The financial system and people

When I bought my house I borrowed most of the money from a bank. The bank insisted that I pay the rest of the cost of the house with my own money. I also agreed to repay the bank loan over 25 years at an interest rate which varied according to the market. The payment for the house was made by cheque. Since the house was the bank's security for its loan, I also had to insure the property against fire or other damage.

This might all sound expensive, difficult and risky. But the majority of British families buys their homes this way and on the whole see nothing threatening or strange about it. They do not feel threatened because this is the way houses have been bought for many years: their parents and grandparents probably did the same. Things can go wrong, but usually people repeat the process several times during their lives, often buying a bigger and more expensive house as their incomes rise and they make a profit on selling the previous house.

There is a deeper reason, however, why buying a house this way does not seem strange. The process illustrates many of the essential components of a capitalist financial system, which in Britain's case is one of the most sophisticated in the world: big transactions are rarely in cash (my house purchase g cheque); borrowing is easy and common (the mortgage on the house); people have secure savings (from which I topped up the bank loan); one can protect property financially (insurance); and there is a market on which assets can be readily bought and sold (selling my house and buying another one). In essence, this finan­cial system is how people who need money (a house buyer) can be put in touch with people who have money (banks and other insti­tutions). It is how savers relate to borrowers.

Savings are the heart of the system. They are simply what people have left over after meeting their daily needs for food, housing, recreation and so on.

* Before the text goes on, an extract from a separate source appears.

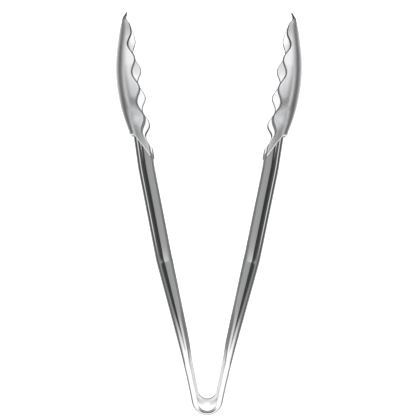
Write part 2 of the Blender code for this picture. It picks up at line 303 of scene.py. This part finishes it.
def arm_section(distance, inset):
    """The channel of the bow and arm at a distance along its route."""
    curl = smooth((distance - HINGE_AT) / (CURL_CLOSED_AT - HINGE_AT))
    rise = min(max((distance - FLANGE_AT) / (ELBOW_AT - FLANGE_AT), 0.0), 1.0)
    sweep = math.radians(blend(BOW_CURL_ANGLE, 90.0, curl))
    corner = blend(BOW_CORNER, ARM_CORNER, rise)
    lip = blend(BOW_LIP + SHEET / 2.0, ARM_LIP, rise)
    half_width = blend(BOW_HALF_WIDTH, ARM_HALF_WIDTH, rise)
    flat = half_width - corner * math.sin(sweep) - lip * math.cos(sweep)
    arc_depth = corner * (1.0 - math.cos(sweep))
    depth = min(arc_depth + lip * math.sin(sweep), TONGUE_DEPTH + (ARM_END - distance) / SEAM_SLOPE)
    cut = min(arc_depth, depth - TONGUE_LIP)
    end = math.acos(1.0 - cut / corner)
    wall = (depth - cut) / math.sin(end)
    return section_loop(flat, corner, corner, end, wall, SHEET, inset, CORNER_STEPS)


def rim_x(y, scalloped):
    """Where the rim of the jaw lies across the opening, at a height above the bottom of the bow."""
    past = y - RIM_NOSE[1]
    x = RIM_NOSE[0] + RIM_SLOPE * past + NOSE_RISE_SLOPE * ramp(past - NOSE_RISE_LEAD, NOSE_RISE_SOFTNESS)
    if not scalloped:
        return x
    cycles = (past - SCALLOP_LEAD) / SCALLOP_PITCH + SCALLOP_COUNT
    if not 0.0 < cycles < SCALLOP_COUNT:
        return x
    return x + SCALLOP_DEPTH * (1.0 - math.cos(math.tau * cycles)) / 2.0


def seam_shear(line, depth):
    """How far a line across the jaw runs back towards the bow at a depth, fading out past the seam."""
    fade = 1.0 - smooth((line - SEAM_SETBACK) / SEAM_FADE)
    return SEAM_SLOPE * fade * (ramp(depth - SEAM_KNEE, SEAM_SOFTNESS) - ramp(-SEAM_KNEE, SEAM_SOFTNESS))


def jaw_point(line, depth):
    return JAW_ROUTE.inside(line - seam_shear(line, depth), depth)


def rim_depth(line, scalloped):
    """Depth at which a line across the jaw reaches the rim."""
    low, high = 0.0, 2.0 * JAW_HALF_WIDTH
    for _ in range(SOLVE_STEPS):
        depth = (low + high) / 2.0
        x, y = jaw_point(line, depth)
        low, high = (depth, high) if x > rim_x(y, scalloped) else (low, depth)
    return low


def bowl_half_width(line):
    """Half-width of the bowl: full at the back, drawn in to the foot of the tooth."""
    share = min(max(TOOTH_AT - line, 0.0) / NOSE_ROUND, 1.0)
    width = JAW_HALF_WIDTH * (1.0 - (1.0 - share) ** 2) ** NOSE_TAPER_SHARE
    return min(math.hypot(TOOTH_HALF_WIDTH, width), JAW_HALF_WIDTH)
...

If individuals did not save, there would be no spare money to lend to other people. So the first fun­damental ingredient of the British financial system is that people save - typically around 15 percent of what they earn. The savers are not the government (which in fact is a big borrower), and they are not companies (which generally want to borrow money to fi­nance expansion). They are ordinary citizens. The financial sys­tem is driven, therefore, by the separate decisions of millions of people. Put another way, it is about risk - about people weighing up the risks and returns from different ways of using their money.

They can make these decisions because of two other funda­mental ingredients. One is private property. Individuals can buy and sell all kinds of assets - not just personal possessions such as televisions or cars. People own shares in companies, or they buy government bonds, or they form partnerships with others to run a business. There is a basic freedom to use your money and property as you wish.

The other fundamental ingredient is perhaps less obvious. It is a free press. People cannot save or invest wisely without in­formation. Indeed, so important has information become to fi­nance that the two are virtually identical. The worldwide explo­sion in electronic information services, increasingly carried over the Internet, has been substantially a response to the apparently insatiable demand for information useful in business. Britain has a flourishing business press, of which the best known are the Fi­nancial Times, a daily newspaper, and the Economist, a weekly magazine, both read by business people and others all over the world. Television and radio also carry detailed business news.